Data excerpt:

※ ※ ※

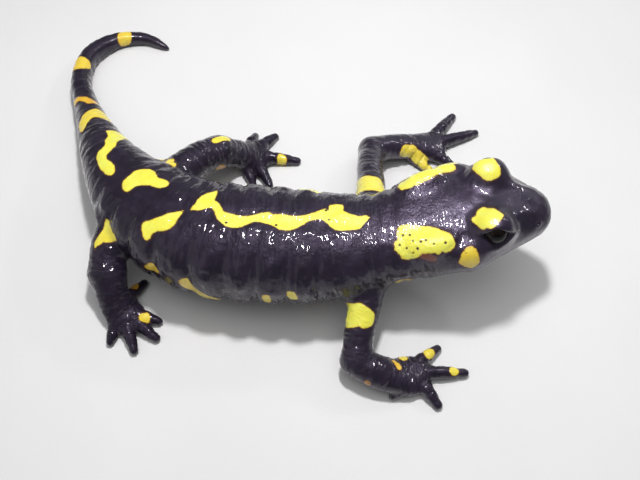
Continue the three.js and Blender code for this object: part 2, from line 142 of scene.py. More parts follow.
def noise(x, y, z, seed=0):
    """Smooth value noise from -1 to 1, about one bump to each unit."""
    p = np.stack(np.broadcast_arrays(x, y, z), -1).astype(float)
    i = np.floor(p).astype(np.int64)
    f = p - i
    w = f * f * f * (f * (f * 6 - 15) + 10)
    out = 0
    for a in (0, 1):
        for b in (0, 1):
            for c in (0, 1):
                g = (w[..., 0] if a else 1 - w[..., 0]) * (w[..., 1] if b else 1 - w[..., 1]) * (w[..., 2] if c else 1 - w[..., 2])
                out = out + g * lattice(i[..., 0] + a, i[..., 1] + b, i[..., 2] + c, seed)
    return out


class Tube:
    """A round-ended length along a curve: half width, height above and height below at each place."""

    def __init__(self, pts, at=None, size=None, step=0.4, power=2.1, length=None):
        c = cr_curve(np.asarray(pts, float)[:, :3] - ORIGIN)
        S = np.concatenate([[0], np.cumsum(np.linalg.norm(np.diff(c, axis=0), axis=1))])
        self.length = length or S[-1]
        self.k = S[-1] / self.length
        n = max(int(np.ceil(self.length / step)), 4)
        self.s = np.linspace(0, self.length, n + 1)
        self.ds = self.s[1]
        self.pos = lambda q: np.stack([np.interp(np.asarray(q) * self.k, S, c[:, j]) for j in range(3)], -1)
        self.P = self.pos(self.s)
        h = 0.4 / self.k
        self.T = unit(self.pos(np.minimum(self.s + h, self.length)) - self.pos(np.maximum(self.s - h, 0)))
        self.F = -self.T
        self.L = unit(np.cross([0, 0, 1.0], self.F))
        self.U = np.cross(self.F, self.L)
        if at is None:
            at = S[np.round(np.arange(len(pts)) / (len(pts) - 1) * 1600).astype(int)]
            size = np.asarray(pts, float)[:, 3:][:, [0, 1, 1]]
        self.A, self.B, self.C = [mono(at, np.asarray(size)[:, j])(self.s) for j in range(3)]
        self.n = power
        R = max(self.A.max(), self.B.max(), self.C.max())
        self.lo, self.hi = self.P.min(0) - R, self.P.max(0) + R

    def nearest(self, p):
        P = self.P.astype(np.float32)
        p2 = (P**2).sum(1)
        out = np.empty(len(p), np.int32)
        for i in range(0, len(p), 60000):
            q = p[i:i + 60000].astype(np.float32)
            out[i:i + 60000] = np.argmin(p2[None] - 2 * q @ P.T, 1)
        return out

    def coords(self, p, k=None):
        """Place along, offset to the left, offset up, and how far past an end."""
        k = self.nearest(p) if k is None else k
        for _ in range(2):
            w = ((p - self.P[k]) * self.T[k]).sum(1) / self.k
            k = np.clip(np.rint((self.s[k] + w) / self.ds).astype(np.int32), 0, len(self.s) - 1)
        d = p - self.P[k]
        s = self.s[k] + (d * self.T[k]).sum(1) / self.k
        over = (s - np.clip(s, 0, self.length)) * self.k
        s = np.clip(s, 0, self.length)
        return k, s, (d * self.L[k]).sum(1), (d * self.U[k]).sum(1), over

    def sizes(self, s):
        x = s / self.ds
        i = np.minimum(x.astype(np.int32), len(self.s) - 2)
        t = x - i
        return [g[i] * (1 - t) + g[i + 1] * t for g in (self.A, self.B, self.C)]

    def field(self, p, k=None):
        k, s, u, v, over = self.coords(p, k)
        a, top, bottom = self.sizes(s)
        b = np.where(v > 0, top, bottom)
        q = ((np.abs(u) / a) ** self.n + (np.abs(v) / b) ** self.n) ** (1 / self.n)
        q = np.hypot(q, over / np.minimum(a, b))
        r = np.sqrt(u * u + v * v + over * over)
        return r * (1 - 1 / np.maximum(q, 1e-6))

    def frame(self, s):
        k = int(round(s / self.ds))
        return self.pos(s), self.F[k], self.L[k], self.U[k]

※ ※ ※

What the task requires: Each line from the start of the listing above through the line containing "round-ended length along" should be copied exactly, please, with no other lines added.

Full output:
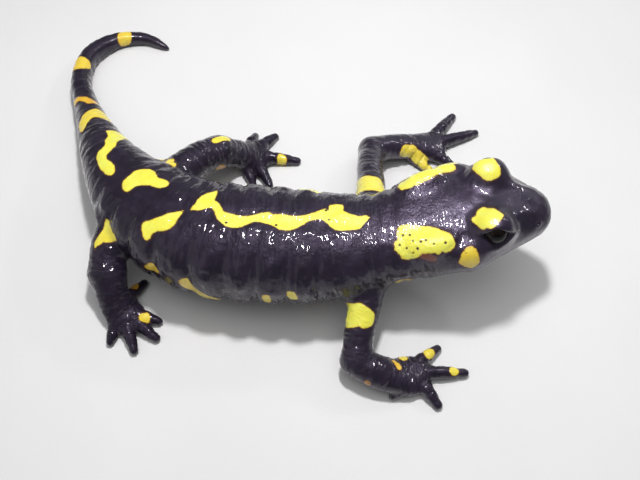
Continue the three.js and Blender code for this object: part 2, from line 142 of scene.py. More parts follow.
def noise(x, y, z, seed=0):
    """Smooth value noise from -1 to 1, about one bump to each unit."""
    p = np.stack(np.broadcast_arrays(x, y, z), -1).astype(float)
    i = np.floor(p).astype(np.int64)
    f = p - i
    w = f * f * f * (f * (f * 6 - 15) + 10)
    out = 0
    for a in (0, 1):
        for b in (0, 1):
            for c in (0, 1):
                g = (w[..., 0] if a else 1 - w[..., 0]) * (w[..., 1] if b else 1 - w[..., 1]) * (w[..., 2] if c else 1 - w[..., 2])
                out = out + g * lattice(i[..., 0] + a, i[..., 1] + b, i[..., 2] + c, seed)
    return out


class Tube:
    """A round-ended length along a curve: half width, height above and height below at each place."""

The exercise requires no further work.